After ten weeks spent caring for my mother, I had to relearn the art of conversation

23 March 2019

9:00 AM

23 March 2019

9:00 AM

I said my goodbyes and went outside with my trolley bag to wait for the taxi. While waiting, I looked across the sheep field at the sea. The wind direction had changed from due east to south-west and the surface of the sea, formerly turbulent, was placid. For the past ten weeks I’d been my mother’s full-time cook and carer. I’d put in a decent stint; nevertheless I felt guilty about leaving. Mum isn’t a great talker and, given the opportunity, neither am I.

For ten weeks we had coexisted in amicable and introspective quietness, while outside one Atlantic gale after another shook the house. When I came here back in January from France, where the boozy chatter is non-stop and there is little opportunity for introspection, I had lost touch with my subconscious mind. After ten weeks of hardly speaking, and venturing out of the house but rarely, I was in touch with it maybe a bit too much.

So wrapped up in myself was I that I had begun to notice, fear and despise the role of presentation and performance in ordinary conversation with the daily succession of visitors. Now I was leaving, I was dreading a simple ride in a taxi and being in a confined space and having to make small talk.

Then the taxi arrived. I slung my bag in the back, climbed in the front, and my rehabilitation began immediately. It was a kind of shock treatment. The taxi driver — late fifties, stout, wearing a country shirt of a decisive check — started talking before my backside had touched the fabric and he didn’t stop talking until he let me out, traumatised, at the station 25 minutes later.


This friendly man was almost bursting with inspiring thoughts and ideas. It was possible that in his private life he might occasionally have succumbed to the odd moment of introspection or even uncertainty, but I doubt it. The conversation went with vertiginous rapidity from innocuous agreement about the calmness of the sea, to the incredible power of the sea under certain climactic conditions, to the influence of the moon on the tides, to the moon itself, which, he claimed, was getting bigger and brighter with every passing month.

Driving about the countryside after dark, the size of the moon had become a special interest of his, he confided, and it was getting bigger, no possible doubt about it. Had I noticed that nearly every full moon was now a supermoon? And had I noticed how the shadows cast by trees on to the road by moonlight has suddenly become more defined? Well, yes, I said — I had. But I put it down to living much of the time in the south of France where the dust in the atmosphere is regularly swept away by powerful Mistral winds.

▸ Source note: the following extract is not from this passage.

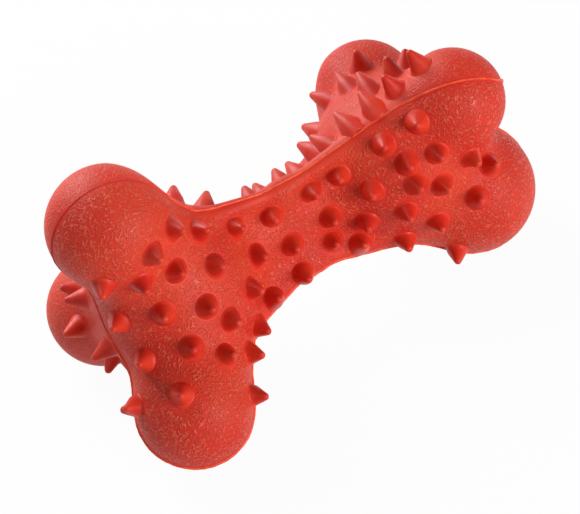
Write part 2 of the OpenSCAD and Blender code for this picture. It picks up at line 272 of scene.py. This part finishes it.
def stud_line(p):
    """The foot and the axis of one stud, from the points of its solid."""
    best = None
    for k in range(len(p)):
        # The apex is the one point whose farthest partners are a whole ring at one distance
        d = np.linalg.norm(p - p[k], axis=1)
        ring = p[d > d.max() - RING_SLACK]
        if best is None or len(ring) > best[0]:
            best = (len(ring), p[k], ring.mean(0))
    _, apex, base = best
    axis = unit(apex - base)
    return apex - axis * STUD_H, axis


STUD_NODES = [n for n in sorted(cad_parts) if n.endswith("_studs")]
studs = {n: [stud_line(p) for p in node_solids(n)] for n in STUD_NODES}
all_feet = np.array([f for n in STUD_NODES for f, _ in studs[n]])


# Materials. Noise scales are in features per metre
def nodes_of(name):
    material = bpy.data.materials.new(name)
    material.use_nodes = True
    tree = material.node_tree
    for n in list(tree.nodes):
        tree.nodes.remove(n)
    return material, tree


def add(tree, kind, **values):
    node = tree.nodes.new(kind)
    for key, value in values.items():
        if key.startswith("in_"):
            node.inputs[key[3:].replace("_", " ")].default_value = value
        else:
            setattr(node, key, value)
    return node


def ramp(tree, source, low, high, to_low=0.0, to_high=1.0, smooth=True):
    node = add(tree, "ShaderNodeMapRange", interpolation_type="SMOOTHSTEP" if smooth else "LINEAR")
    node.inputs["From Min"].default_value = low
    node.inputs["From Max"].default_value = high
    node.inputs["To Min"].default_value = to_low
    node.inputs["To Max"].default_value = to_high
    tree.links.new(source, node.inputs["Value"])
    return node.outputs["Result"]


def math_node(tree, operation, a, b=0.0):
    node = add(tree, "ShaderNodeMath", operation=operation)
    for k, v in enumerate((a, b)):
        if isinstance(v, (int, float)):
            node.inputs[k].default_value = v
        else:
            tree.links.new(v, node.inputs[k])
    return node.outputs[0]


def noise(tree, place, scale, detail=0.0, distortion=0.0):
    values = {"in_Scale": scale, "in_Detail": detail, "in_Distortion": distortion}
    node = add(tree, "ShaderNodeTexNoise", **values)
    tree.links.new(place, node.inputs["Vector"])
    return node.outputs["Fac"]


RUBBER_DARK = (0.63, 0.024, 0.011, 1)
RUBBER = (0.68, 0.042, 0.016, 1)
# A lighter red for the grain's crests: painted highlight
CREST_HIGHLIGHT = (0.75, 0.085, 0.036, 1)
# A darker red for the flash where it is trimmed low: painted shade, so the low seam reads as a
# dark line
FLASH_LOW_SHADE = (0.56, 0.014, 0.010, 1)
# Two reds lighter than the skin for the proud flash, mixed in random patches: painted light
# shining through the thin rubber
FLASH_DARK = (0.72, 0.045, 0.018, 1)
FLASH_PALE = (0.85, 0.10, 0.03, 1)
RUBBER_IOR = 1.42
RUBBER_SPECULAR = 0.38
FLASH_ROUGHNESS = 0.45
# The grain on the skin, and the soft change from one red to the other
FLECKS, FLECK_WAVER, BREAKS, FINE, FINE_SHARE = 1000.0, 0.3, 1250.0, 2400.0, 0.3
SKIN_PATCHES, STUD_PATCHES, FLASH_PATCHES = 45.0, 160.0, 500.0
# The uneven faces of studs and flash, and where a stud is dull
STUD_BUMPS, FLASH_BUMPS = 900.0, 1200.0
STUD_DULL = 400.0
# Heights of bumps, in metres
GRAIN_HEIGHT = 0.00022
SMOOTH_HEIGHT = 0.0001


def rubber(name):
    """A new material with its shader, and the position that its noises are read at."""
    material, tree = nodes_of(name)
    bsdf = add(tree, "ShaderNodeBsdfPrincipled")
    bsdf.inputs["IOR"].default_value = RUBBER_IOR
    bsdf.inputs["Specular IOR Level"].default_value = RUBBER_SPECULAR
    out = add(tree, "ShaderNodeOutputMaterial")
    tree.links.new(bsdf.outputs[0], out.inputs["Surface"])
    place = add(tree, "ShaderNodeTexCoord").outputs["Object"]
    return material, tree, bsdf, place


def layer_of(tree, name):
    return add(tree, "ShaderNodeAttribute", attribute_name=name).outputs["Fac"]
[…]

He shot me a long sad look, as though he felt sorry for one afflicted by such unthinking naivety. Did it not occur to me that the moon was bigger and brighter each month because it was in fact getting closer, dangerously closer, to the Earth? He knew it because he was seeing it with his own eyes every month. And the government knew it, too. But they were keeping quiet about it to avoid a mass panic. They were keeping it quiet by keeping it out of the newspapers, which print only what they are told to print.

Occasionally something slips out or is allowed out by the government to prepare us gently. For instance he had seen a tiny piece hidden among the back pages of a newspaper reporting a scientific paper that concluded that the moon was indeed getting closer to the Earth. But the reported measurements were, of course, fake. The scientists had stated a fraction of an inch every year, when anyone could see it was on a rapid collision course.

I asked him if he had heard of Professor Brian Cox, who is often on TV explaining the universe to us. No, he said, he hadn’t. Well, Professor Cox is a neighbour of ours, I said, and I will certainly ask him about it the next time he offers me a barbecued sausage. Again that look of ineffable pity. Obviously the scientists were colluding with the government and the newspapers to obscure the truth because of the share prices.

From this approaching catastrophe we went on to 9/11. The attack on the twin towers was inflicted not by the Arabs, but by a third party that he was reluctant to name. And from there we went on to the Bilderberg group, and from there we returned neatly to the hoaxes of global warming, ice melt and rising sea levels. ‘Does the level in your glass rise when the ice cubes melt? No!’ he said.

By journey’s end I felt somewhat rehabilitated to the outside world and I was grateful to him. But I didn’t tip him.